Two, al-Kawakeby believed that Egypt had a much higher level of social equality compared to most countries in the region. Al-Kawakeby paid particular attention to the conditions of women and religious and ethnic minorities. And in his assessment, late nineteenth century Cairo and Alexandria were miles ahead of regional neighbours in these respects.
Third, Egypt at the time was nominally under the Ottoman Empire and actually a part of the British. But relative to its neighbours and to Turkey at the time, Egypt was socially open, economically thriving, and its rulers had considerable freedom in almost all internal political matters.

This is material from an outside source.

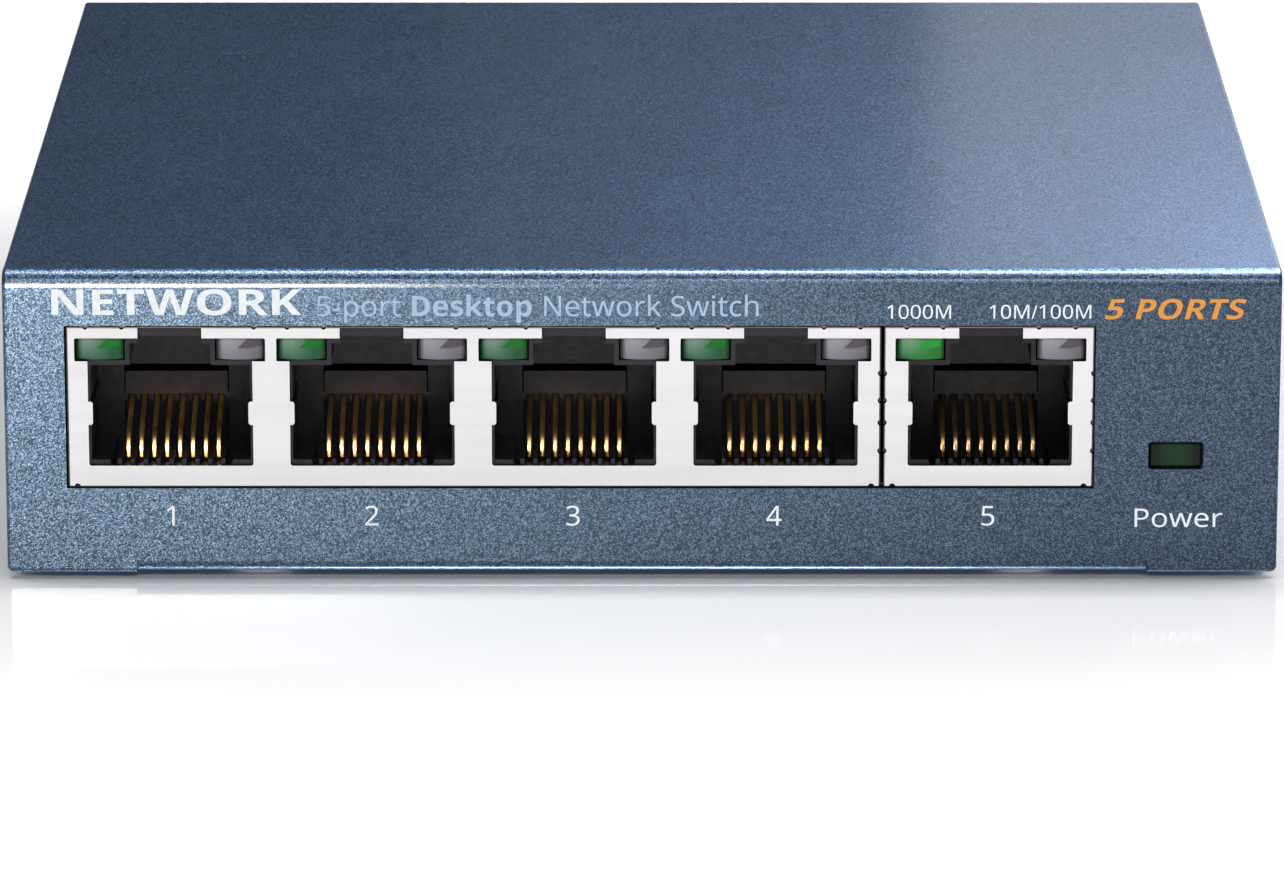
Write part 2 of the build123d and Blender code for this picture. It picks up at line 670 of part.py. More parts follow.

And like Jamal al-Din al-Afghani (that the previous article in this series discussed), al-Kawakeby understood that Egypt’s then agrarian society and tranquil way of life on the Nile banks sustained social stability and cohesion which made it a natural base for building movements whose impacts could reach far beyond its borders.
Egypt had another impact on al-Kawakeby’s thought. Most of his articles in his most active years in Aleppo and Antioch invoked freedom of thinking and expression, the emancipation of minds, and the notions of public and private rights. In Egypt, however, al-Kawakeby wrote about societal conscience. Unlike Ibn Khaldoun and scores of other philosophers, al-Kawakeby did not evolve this moral notion towards the idea of refining individual and collective consciousness. Drawn to the practicalities of the here and now, and devoted to the struggle against tyranny, al-Kawakeby focused on the bedrock of values needed to strengthen a society’s moral fabric, something he believed essential if any society were to resuscitate its integrity, reclaim its glory, and defeat tyranny. Al-Kawakeby believed that, because of the three advantages mentioned above, Egypt had the potential to develop such a bedrock.
After over 120 years since he died, al-Kawakeby’s ideas might seem naive. Interestingly, however, these ideas not only found a large following in Egypt in the first quarter of the twentieth century; they indeed were among the seeds of Egypt’s liberal age.